Notice that, just like in linear regression, I use non-linear (products and powers) combinations of the variables.

When I made this fit I added additional points to the data set with co-ordinates on the goalline where every shot failed to be scored. This approach (which is necessarily subjective) can be useful because of the nature of the data. Footballers tend to shoot more often from positions they are likely to score. And we know that certain types of shots are (in most situations) doomed to fail. But we don’t have that information in the data set.
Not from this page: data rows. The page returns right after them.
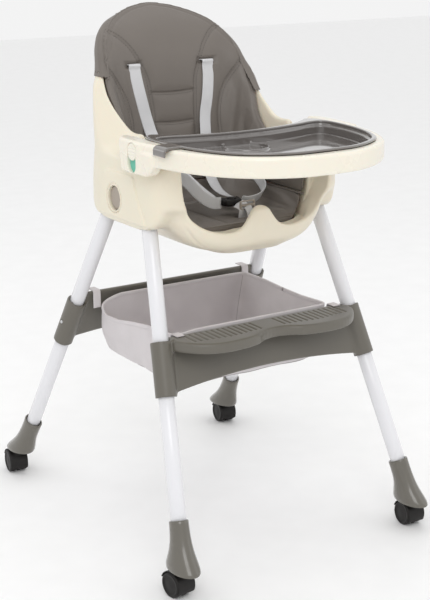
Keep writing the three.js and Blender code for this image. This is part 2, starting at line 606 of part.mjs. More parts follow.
// ---- harness
function makeHarness() {
  const shoulderTop = [[82, 184, 858], [82, 139, 858], [82, 130, 849], [80, 125, 825], [74, 118, 790],
    [66, 113, 755], [59, 107, 722]];
  // The left shoulder strap runs straight to the buckle. The right one lies down the back first.
  const shoulderEnd = {
    left: [[55, 92, 692], [49, 30, 662], [42, -20, 638], [34, -50, 627]],
    right: [[54, 96, 680], [50, 84, 650], [44, 52, 626], [35, 8, 619], [26, -40, 622]],
  };
  const waist = {
    left: [[122, 24, 652], [108, -5, 671], [92, -28, 675], [76, -42, 660], [60, -52, 640],
      [44, -60, 627], [36, -64, 622]],
    right: [[112, 20, 650], [108, 0, 644], [102, -25, 633], [88, -42, 625], [66, -54, 620], [38, -62, 619]],
  };
  for (const [side, sign] of Object.entries(SIDES)) {
    const place = (route) => route.map(([x, y, z]) => [sign * x, y, z]);
    const shoulder = place([...shoulderTop, ...shoulderEnd[side]]);
    add(`shoulder_strap_${side}`, ribbon(shoulder, () => [1, 0, 0], 24), 'webbing');
    const waistWidth = side === 'left' ? [0, 0.35, 1] : [0.3, 0.5, 1];
    add(`waist_strap_${side}`, ribbon(place(waist[side]), () => waistWidth, 14), 'webbing');
  }
  const crotch = [[12, -91, 585], [12, -92, 604], [12, -93, 614], [8, -85, 621.5]];
  add('crotch_strap', ribbon(crotch, () => [1, 0, 0], 8), 'webbing');
  const body = outline([[-19, -80, 5], [19, -80, 5], [25, -52, 8], [-25, -52, 8]]);
  const buttonHole = rod(new THREE.Vector3(0, -68, 625), new THREE.Vector3(0, -68, 640), 8.4, 20);
  add('harness_buckle', cut(solid(prism(body, 'z', 616, 629, 1.5, 3)), solid(buttonHole)), 'black');
  const button = rod(new THREE.Vector3(0, -68, 628.2), new THREE.Vector3(0, -68, 631), 8, 20);
  add('buckle_release_button', button, 'black');
}

// ---- tray, lock sliders and insert tray
/** Plan of the tray's rounded front and sides, drawn in by inset. */
function trayPlan(inset) {
  const half = [[0, -372], [60, -366], [118, -341], [165, -300], [198, -240], [216, -170], [222, -100],
    [222, ARM_REAR]];
  const right = half.map(([x, y]) => new THREE.Vector2(Math.max(x - inset, 0), y + inset));
  right[right.length - 1].y = ARM_REAR - inset;
  const curve = new THREE.SplineCurve(right);
  const edge = curve.getPoints(16);
  const belly = [[185, ARM_REAR, 0], [181, -72, 8], [160, -92, 10], [120, -108, 20], [70, -119, 20],
    [0, -122, 30]].map(([x, y]) => new THREE.Vector2(Math.max(x + (x ? inset : 0), 0), y - inset));
  const rear = new THREE.SplineCurve(belly).getPoints(12);
  rear[0].y = ARM_REAR - inset;
  const shape = new THREE.Shape();
  const loop = [...edge, ...rear];
  const mirrored = loop.slice(1, -1).reverse().map((v) => new THREE.Vector2(-v.x, v.y));
  [...loop, ...mirrored].forEach((v, i) => (i ? shape.lineTo(v.x, v.y) : shape.moveTo(v.x, v.y)));
  shape.closePath();
  return shape;
}

function stadium(y, low, high, halfWidth) {
  const shape = new THREE.Shape();
  shape.absarc(y, high - halfWidth, halfWidth, 0, Math.PI, false);
  shape.absarc(y, low + halfWidth, halfWidth, Math.PI, Math.PI * 2, false);
  shape.closePath();
  return shape;
}

function makeTray() {
  let tray = solid(prism(trayPlan(0), 'z', TRAY_BOTTOM, TRAY_TOP, 4));
  tray = cut(tray, solid(prism(trayPlan(5), 'z', TRAY_BOTTOM - 10, TRAY_FLOOR - 4)));
  tray = cut(tray, solid(prism(insertPlan(8), 'z', TRAY_FLOOR, TRAY_TOP + 10)));
  for (const sign of Object.values(SIDES)) {
    const [low, high] = sign < 0 ? [-LATCH.x, -199.5] : [199.5, LATCH.x];
    const block = outline([[LATCH.rear, 740], [LATCH.rear, LATCH.bottom, 5],
      [LATCH.front + 8, LATCH.bottom, 16], [LATCH.front - 8, 724, 6], [LATCH.front - 8, 740]]);
    tray = tray.add(solid(prism(block, 'x', low, high)));
    const slot = stadium(LOCK_SLOT.y, LOCK_SLOT.bottom, LOCK_SLOT.top, LOCK_SLOT.halfWidth);
    const slotFloor = LATCH.x - LOCK_SLOT.depth;
    const [slotLow, slotHigh] = sign < 0 ? [-260, -slotFloor] : [slotFloor, 260];
    tray = cut(tray, solid(prism(slot, 'x', slotLow, slotHigh, 0, 8)));
  }
  add('tray', tray, 'tray');
}

/** Green flag at the bottom of each lock slot, and the slider above it. */
function makeTrayLocks() {
  for (const [side, sign] of Object.entries(SIDES)) {
    const room = LOCK_SLOT.halfWidth - GAP;
    const back = LATCH.x - LOCK_SLOT.depth + GAP;
    const between = (a, b) => (sign < 0 ? [-b, -a] : [a, b]);
    const flag = stadium(LOCK_SLOT.y, LOCK_SLOT.bottom + GAP, LOCK_SLOT.top - GAP, room);
    add(`tray_lock_flag_${side}`, prism(flag, 'x', ...between(back, back + 1.5), 0, 8), 'green');
    const slider = stadium(LOCK_SLOT.y, LOCK_SLOT.bottom + 21, LOCK_SLOT.top - GAP, room);
    const reach = between(back + 1.8, LATCH.x + 1.5);
    add(`tray_lock_slider_${side}`, prism(slider, 'x', ...reach, 0, 8), 'tray');
  }
}

/** Plan of the insert tray, drawn in by inset, with the belly curve at its rear. Its rim has ears. */
function insertPlan(inset) {
  const ear = inset > 0 ? [[193, -108], [178, -92], [152, -90]]
    : [[194, -92], [184, -64], [171, -66], [152, -80]];
  const edge = [[0, -352], [58, -349], [104, -332], [145, -302], [172, -258], [189, -200], [195, -140],
    ...ear, [122, -98], [84, -106], [45, -112], [0, -114]];
  const drawn = edge.map(([x, y], i) => {
    const before = edge[Math.max(i - 1, 0)];
    const after = edge[Math.min(i + 1, edge.length - 1)];
    const normal = new THREE.Vector2(-(after[1] - before[1]), after[0] - before[0]).normalize();
    const point = new THREE.Vector2(x, y).addScaledVector(normal, inset);
    if (i === 0 || i === edge.length - 1) point.x = 0;
    return point;
  });
  const right = new THREE.SplineCurve(drawn).getPoints(26);
  const left = right.slice(1, -1).reverse().map((v) => new THREE.Vector2(-v.x, v.y));
  return new THREE.Shape([...right, ...left]);
}

function makeInsertTray() {
  const floor = TRAY_FLOOR + GAP;
  const rim = prism(insertPlan(0), 'z', TRAY_TOP + GAP, INSERT_RIM);
  const dish = solid(rim).add(solid(prism(insertPlan(8.5), 'z', floor, TRAY_TOP + 1)));
  const cup = rod(new THREE.Vector3(CUP.x, CUP.y, floor + 3), new THREE.Vector3(CUP.x, CUP.y, floor + 20),
    CUP.r, 32);
  const hollow = solid(prism(insertPlan(11.5), 'z', floor + 3 + CUP.depth, INSERT_RIM + 5));
  // One clip, on the left, hooks over the tray's edge.
  const under = TRAY_TOP + GAP + 0.2;
  const hook = outline([[-186, INSERT_RIM], [-215, INSERT_RIM, 4], [-222.5, 757, 4], [-222.5, 745],
    [-219, 745], [-219, 755, 3], [-213, under], [-186, under]]);
  const clip = solid(prism(hook, 'y', -198, -160, 0, 3));
  const cupRoom = solid(cup).intersect(solid(prism(insertPlan(13), 'z', floor, INSERT_RIM)));
  add('insert_tray', join(cut(dish, hollow, cupRoom), clip), 'insert');
}

// ---- basket and its clips
function makeBasket() {
  const levels = [[303, 142, -116, 130], [314, 160, -130, 146], [417, 171, -143, 137]];
  const ring = ([z, halfX, front, rear], inset) => ovalRing(
    0, (front + rear) / 2, z, halfX - inset, (rear - front) / 2 - inset, 9, 36);
  const outside = loft(levels.map((level) => ring(level, 0)));
  const room = [[306, 140, -114, 128], levels[1], [430, 173, -145, 136]];
  const inside = loft(room.map((level) => ring(level, 3)));
  add('storage_basket', cut(solid(outside), solid(inside)), 'fabric');
  eachLeg((where, sign, end) => {
    // A webbing loop from the basket's rim, up and over the crossbar's upper edge.
    const front = end === 'front';
    const top = front ? FOOTREST_TOP : 429;
    const [rim, far] = front ? [-144.2, -166] : [138.2, 163];
    const shape = new THREE.Shape();
    const out = front ? -1 : 1;
    [[rim, 402], [rim + out * 1.6, 402], [rim + out * 1.6, top + GAP], [far, top + GAP],
      [far, top + GAP + 1.8], [rim, top + GAP + 1.8]].forEach(([y, z], i) => (
      i ? shape.lineTo(y, z) : shape.moveTo(y, z)));
    shape.closePath();
    const [low, high] = sign < 0 ? [-187, -161] : [161, 187];
    add(`basket_clip_${where}`, prism(shape, 'x', low, high), 'webbing');
  });
}

makeSeatShell();
makeUpholstery();
makeHarness();
makeReleaseButtons();
makeTray();
makeTrayLocks();
makeInsertTray();
makeLegs();
makeCrossbars();
makeBasket();
makeCasters();

export default chair;
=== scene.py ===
"""Baby high chair: the detailed look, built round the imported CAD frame.

Millimetres in the shape code, metres in the meshes. +Z is up and the chair faces -Y.
Moulded parts are distance fields, blended, rounded and skinned on a fine grid. Padded parts are blown
up by cloth simulation and then stitched. Webbing, tubes and piping are swept along curves.
"""
import json
import math

import bpy
import numpy as np
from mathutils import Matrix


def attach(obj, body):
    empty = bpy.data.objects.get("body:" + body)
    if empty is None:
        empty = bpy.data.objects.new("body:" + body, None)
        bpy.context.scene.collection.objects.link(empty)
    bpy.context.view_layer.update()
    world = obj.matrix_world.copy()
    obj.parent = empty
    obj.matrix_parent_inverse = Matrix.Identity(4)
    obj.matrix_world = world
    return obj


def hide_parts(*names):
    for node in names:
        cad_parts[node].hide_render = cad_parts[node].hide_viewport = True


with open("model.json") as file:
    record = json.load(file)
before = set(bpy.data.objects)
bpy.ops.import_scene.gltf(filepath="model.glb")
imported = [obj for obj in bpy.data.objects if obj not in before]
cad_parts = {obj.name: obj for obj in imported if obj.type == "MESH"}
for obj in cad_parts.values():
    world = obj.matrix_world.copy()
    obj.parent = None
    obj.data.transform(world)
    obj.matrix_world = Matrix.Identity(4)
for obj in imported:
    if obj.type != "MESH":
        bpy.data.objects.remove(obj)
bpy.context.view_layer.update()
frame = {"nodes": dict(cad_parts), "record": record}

import openvdb
from mathutils import Vector
from mathutils.bvhtree import BVHTree

MM = 0.001
SIDES = {"left": -1, "right": 1}
ENDS = ("front", "rear")
PLACES = [(f"{end}_{side}", end, sign) for end in ENDS for side, sign in SIDES.items()]

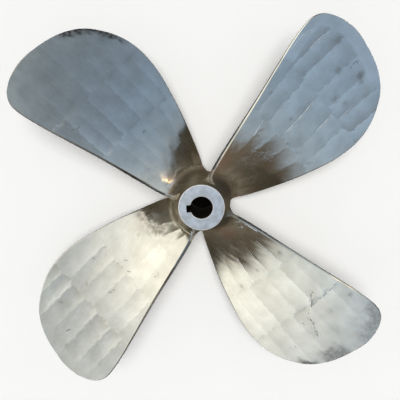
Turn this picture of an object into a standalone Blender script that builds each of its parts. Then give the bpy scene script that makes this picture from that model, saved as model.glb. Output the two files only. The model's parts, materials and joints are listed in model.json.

By adding (fake) data we can help avoid overfitting.

This last point comes back to our golden rule: all the maths, statistics and machine learning we do has to come back to football. This makes creating statistical models just as much an art as a science.

Poisson regression

When the predicted variable occurs infrequently it is best to use Poisson regression. We will come back to the Poisson distribution in lesson 5, but for now the plot below shows how the rate of a team scoring increases as a function of the number of passes they make.

In statistical modelling we show how to do Poisson regression.

Other machine learning methods

The advantage of the methods above is that the result of the model fitting is that we have an equation that explains the relationship in the data. This relates back to the key idea of ‘capturing our understanding of football’ with our model. We will see this, for example, when we plot probability of scoring as a function of distance from goal in the lesson on fitting an expected goals model. The methods above, also typically have ways of quantifying that relationship (P-value, Bayes factor, explained variance etc.).

When we use other machine learning methods — xG boost, neural networks, etc. — then such understanding is not immediately available from the model fit. It is possible to obtain the understanding using various methods, but the advantage of thinking first in terms of the three models above is that they all have an easy (once you have got the hang of it) to interpret form. We can use them to discuss our results with coaches!

All of this said, we will come back to more complex methods in lesson 4.